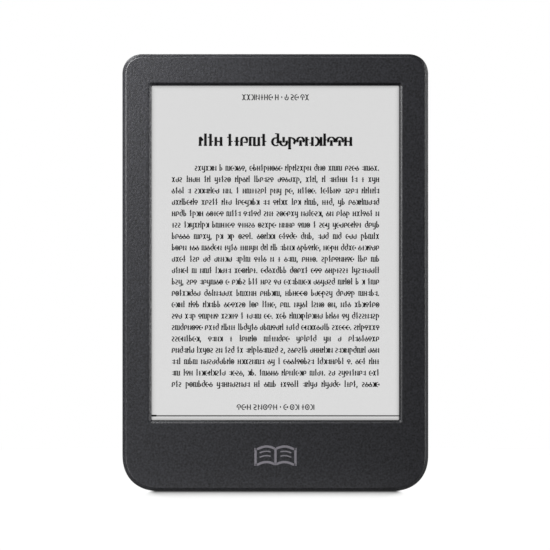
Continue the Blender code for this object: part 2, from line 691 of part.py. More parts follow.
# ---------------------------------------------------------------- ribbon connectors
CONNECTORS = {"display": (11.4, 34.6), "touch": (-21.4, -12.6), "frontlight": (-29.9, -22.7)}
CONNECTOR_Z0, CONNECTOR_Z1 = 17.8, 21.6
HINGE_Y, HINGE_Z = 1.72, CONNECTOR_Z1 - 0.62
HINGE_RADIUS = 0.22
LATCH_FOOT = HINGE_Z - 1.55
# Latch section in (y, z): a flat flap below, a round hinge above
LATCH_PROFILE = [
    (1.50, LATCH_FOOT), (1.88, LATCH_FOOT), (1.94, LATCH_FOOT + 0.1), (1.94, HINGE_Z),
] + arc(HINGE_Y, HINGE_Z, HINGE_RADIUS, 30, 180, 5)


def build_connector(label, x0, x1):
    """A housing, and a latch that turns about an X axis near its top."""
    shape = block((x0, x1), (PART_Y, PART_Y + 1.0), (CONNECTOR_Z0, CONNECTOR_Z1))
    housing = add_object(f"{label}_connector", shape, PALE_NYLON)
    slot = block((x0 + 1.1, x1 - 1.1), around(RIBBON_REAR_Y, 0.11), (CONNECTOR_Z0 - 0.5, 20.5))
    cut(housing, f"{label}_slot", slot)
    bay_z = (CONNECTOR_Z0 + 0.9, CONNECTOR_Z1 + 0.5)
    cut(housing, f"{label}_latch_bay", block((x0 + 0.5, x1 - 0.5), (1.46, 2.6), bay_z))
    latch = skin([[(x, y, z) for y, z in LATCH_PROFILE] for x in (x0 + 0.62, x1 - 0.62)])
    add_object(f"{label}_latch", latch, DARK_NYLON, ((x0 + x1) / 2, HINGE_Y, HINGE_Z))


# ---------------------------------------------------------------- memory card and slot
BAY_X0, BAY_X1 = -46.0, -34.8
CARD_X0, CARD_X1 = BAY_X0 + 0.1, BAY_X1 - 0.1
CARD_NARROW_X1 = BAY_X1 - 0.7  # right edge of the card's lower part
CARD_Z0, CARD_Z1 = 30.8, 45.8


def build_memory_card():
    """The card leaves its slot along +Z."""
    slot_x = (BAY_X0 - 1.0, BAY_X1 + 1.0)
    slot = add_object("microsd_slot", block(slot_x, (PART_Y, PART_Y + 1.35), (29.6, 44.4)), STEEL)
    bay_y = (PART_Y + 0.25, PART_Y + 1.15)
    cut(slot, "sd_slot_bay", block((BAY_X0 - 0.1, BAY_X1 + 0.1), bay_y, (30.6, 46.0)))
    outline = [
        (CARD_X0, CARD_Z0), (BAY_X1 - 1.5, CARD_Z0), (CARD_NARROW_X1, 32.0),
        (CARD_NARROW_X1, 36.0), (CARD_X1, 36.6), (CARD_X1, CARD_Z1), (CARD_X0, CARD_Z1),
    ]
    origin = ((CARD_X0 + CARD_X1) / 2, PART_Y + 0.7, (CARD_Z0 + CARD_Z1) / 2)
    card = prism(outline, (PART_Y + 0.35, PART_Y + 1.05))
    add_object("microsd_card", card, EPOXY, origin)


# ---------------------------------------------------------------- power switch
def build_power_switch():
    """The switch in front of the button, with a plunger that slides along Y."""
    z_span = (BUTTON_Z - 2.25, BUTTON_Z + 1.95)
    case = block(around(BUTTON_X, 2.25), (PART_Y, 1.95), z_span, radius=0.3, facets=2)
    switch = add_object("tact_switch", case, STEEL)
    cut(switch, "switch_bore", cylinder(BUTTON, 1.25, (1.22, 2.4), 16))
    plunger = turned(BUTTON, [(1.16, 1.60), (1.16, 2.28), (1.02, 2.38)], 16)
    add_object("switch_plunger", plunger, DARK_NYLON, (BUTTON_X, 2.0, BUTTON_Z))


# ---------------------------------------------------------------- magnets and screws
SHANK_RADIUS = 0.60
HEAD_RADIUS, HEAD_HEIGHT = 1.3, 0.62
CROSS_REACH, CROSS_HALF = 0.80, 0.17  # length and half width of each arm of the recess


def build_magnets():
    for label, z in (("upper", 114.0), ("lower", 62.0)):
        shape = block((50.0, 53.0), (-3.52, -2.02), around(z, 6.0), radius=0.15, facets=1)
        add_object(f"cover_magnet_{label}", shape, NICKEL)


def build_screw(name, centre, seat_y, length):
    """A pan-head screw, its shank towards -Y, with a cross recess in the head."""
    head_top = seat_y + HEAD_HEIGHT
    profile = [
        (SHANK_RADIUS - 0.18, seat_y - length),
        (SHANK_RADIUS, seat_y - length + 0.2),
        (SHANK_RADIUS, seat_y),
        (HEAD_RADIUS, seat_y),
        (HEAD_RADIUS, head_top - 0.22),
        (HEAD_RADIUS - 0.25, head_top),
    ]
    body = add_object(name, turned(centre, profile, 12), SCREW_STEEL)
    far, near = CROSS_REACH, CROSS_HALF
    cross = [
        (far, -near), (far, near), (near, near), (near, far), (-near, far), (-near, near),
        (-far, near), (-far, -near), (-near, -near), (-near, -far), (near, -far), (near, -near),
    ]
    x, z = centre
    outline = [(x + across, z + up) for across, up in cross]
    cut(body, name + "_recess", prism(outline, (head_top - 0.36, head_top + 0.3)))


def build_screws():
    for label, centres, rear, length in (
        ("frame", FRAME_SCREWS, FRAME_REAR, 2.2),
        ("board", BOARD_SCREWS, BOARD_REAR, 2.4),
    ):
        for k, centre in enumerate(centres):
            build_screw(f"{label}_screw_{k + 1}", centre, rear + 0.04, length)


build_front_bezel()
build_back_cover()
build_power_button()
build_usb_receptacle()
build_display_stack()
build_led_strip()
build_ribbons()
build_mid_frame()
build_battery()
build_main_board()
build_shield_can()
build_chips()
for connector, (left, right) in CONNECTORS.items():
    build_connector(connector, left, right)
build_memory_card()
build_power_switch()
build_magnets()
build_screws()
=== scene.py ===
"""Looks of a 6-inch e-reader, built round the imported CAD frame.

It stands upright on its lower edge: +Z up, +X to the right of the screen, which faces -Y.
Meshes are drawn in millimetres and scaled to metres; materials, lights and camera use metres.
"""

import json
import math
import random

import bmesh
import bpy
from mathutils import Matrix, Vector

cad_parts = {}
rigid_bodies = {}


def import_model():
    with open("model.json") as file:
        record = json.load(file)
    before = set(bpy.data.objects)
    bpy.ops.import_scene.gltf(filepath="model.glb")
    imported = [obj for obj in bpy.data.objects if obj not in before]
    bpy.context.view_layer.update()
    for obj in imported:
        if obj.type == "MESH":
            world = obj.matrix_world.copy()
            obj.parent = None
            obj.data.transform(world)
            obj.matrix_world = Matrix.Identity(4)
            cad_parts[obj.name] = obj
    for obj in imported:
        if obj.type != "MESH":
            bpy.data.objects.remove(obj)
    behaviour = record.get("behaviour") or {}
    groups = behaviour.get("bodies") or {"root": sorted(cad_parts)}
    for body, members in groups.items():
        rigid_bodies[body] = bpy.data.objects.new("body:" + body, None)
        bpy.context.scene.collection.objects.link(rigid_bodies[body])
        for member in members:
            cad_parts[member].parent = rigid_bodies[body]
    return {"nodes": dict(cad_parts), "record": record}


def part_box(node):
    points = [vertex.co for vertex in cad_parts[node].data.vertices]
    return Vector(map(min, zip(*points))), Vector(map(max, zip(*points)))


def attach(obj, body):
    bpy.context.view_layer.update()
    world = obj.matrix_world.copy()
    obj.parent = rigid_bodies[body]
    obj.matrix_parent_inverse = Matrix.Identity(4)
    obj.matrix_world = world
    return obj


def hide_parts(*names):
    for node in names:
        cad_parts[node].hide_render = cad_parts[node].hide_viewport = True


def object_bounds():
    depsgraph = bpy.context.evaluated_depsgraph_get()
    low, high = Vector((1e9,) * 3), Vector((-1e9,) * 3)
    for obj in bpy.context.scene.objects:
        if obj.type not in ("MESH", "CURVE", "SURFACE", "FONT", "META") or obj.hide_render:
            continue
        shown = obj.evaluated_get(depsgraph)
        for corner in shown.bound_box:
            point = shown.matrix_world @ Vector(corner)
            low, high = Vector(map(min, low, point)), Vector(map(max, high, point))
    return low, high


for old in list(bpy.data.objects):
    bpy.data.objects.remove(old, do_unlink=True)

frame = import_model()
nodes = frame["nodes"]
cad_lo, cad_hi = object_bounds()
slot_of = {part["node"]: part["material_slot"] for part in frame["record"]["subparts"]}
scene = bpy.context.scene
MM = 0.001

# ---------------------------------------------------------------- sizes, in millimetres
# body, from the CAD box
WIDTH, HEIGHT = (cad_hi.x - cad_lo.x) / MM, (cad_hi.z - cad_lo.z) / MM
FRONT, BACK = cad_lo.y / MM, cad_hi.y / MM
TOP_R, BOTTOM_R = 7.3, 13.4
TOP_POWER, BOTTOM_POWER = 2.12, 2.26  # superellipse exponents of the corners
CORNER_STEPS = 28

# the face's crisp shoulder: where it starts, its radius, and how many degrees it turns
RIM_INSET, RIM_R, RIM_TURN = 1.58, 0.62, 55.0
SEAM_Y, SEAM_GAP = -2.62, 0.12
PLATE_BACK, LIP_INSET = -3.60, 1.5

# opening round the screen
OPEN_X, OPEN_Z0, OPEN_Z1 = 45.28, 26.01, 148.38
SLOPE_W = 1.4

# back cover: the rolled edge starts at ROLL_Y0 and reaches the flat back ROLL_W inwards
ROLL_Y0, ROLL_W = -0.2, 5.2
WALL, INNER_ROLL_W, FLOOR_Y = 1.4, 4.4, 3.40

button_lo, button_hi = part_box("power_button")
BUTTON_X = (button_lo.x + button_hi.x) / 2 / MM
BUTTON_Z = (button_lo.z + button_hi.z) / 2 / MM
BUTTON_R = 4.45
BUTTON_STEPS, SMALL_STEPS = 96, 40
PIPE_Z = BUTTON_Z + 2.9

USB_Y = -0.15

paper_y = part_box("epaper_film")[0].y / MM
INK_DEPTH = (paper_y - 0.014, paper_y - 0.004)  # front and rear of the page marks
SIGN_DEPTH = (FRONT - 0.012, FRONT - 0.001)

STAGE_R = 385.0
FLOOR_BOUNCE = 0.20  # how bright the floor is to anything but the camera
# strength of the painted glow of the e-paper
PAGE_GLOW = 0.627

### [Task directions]
In the listing above, find the line containing "build_front_bezel()" and the line containing "before = set(bpy.data.objects)". Output them and every line between, exactly, and nothing else.

### [Full answer]
build_front_bezel()
build_back_cover()
build_power_button()
build_usb_receptacle()
build_display_stack()
build_led_strip()
build_ribbons()
build_mid_frame()
build_battery()
build_main_board()
build_shield_can()
build_chips()
for connector, (left, right) in CONNECTORS.items():
    build_connector(connector, left, right)
build_memory_card()
build_power_switch()
build_magnets()
build_screws()
=== scene.py ===
"""Looks of a 6-inch e-reader, built round the imported CAD frame.

It stands upright on its lower edge: +Z up, +X to the right of the screen, which faces -Y.
Meshes are drawn in millimetres and scaled to metres; materials, lights and camera use metres.
"""

import json
import math
import random

import bmesh
import bpy
from mathutils import Matrix, Vector

cad_parts = {}
rigid_bodies = {}


def import_model():
    with open("model.json") as file:
        record = json.load(file)
    before = set(bpy.data.objects)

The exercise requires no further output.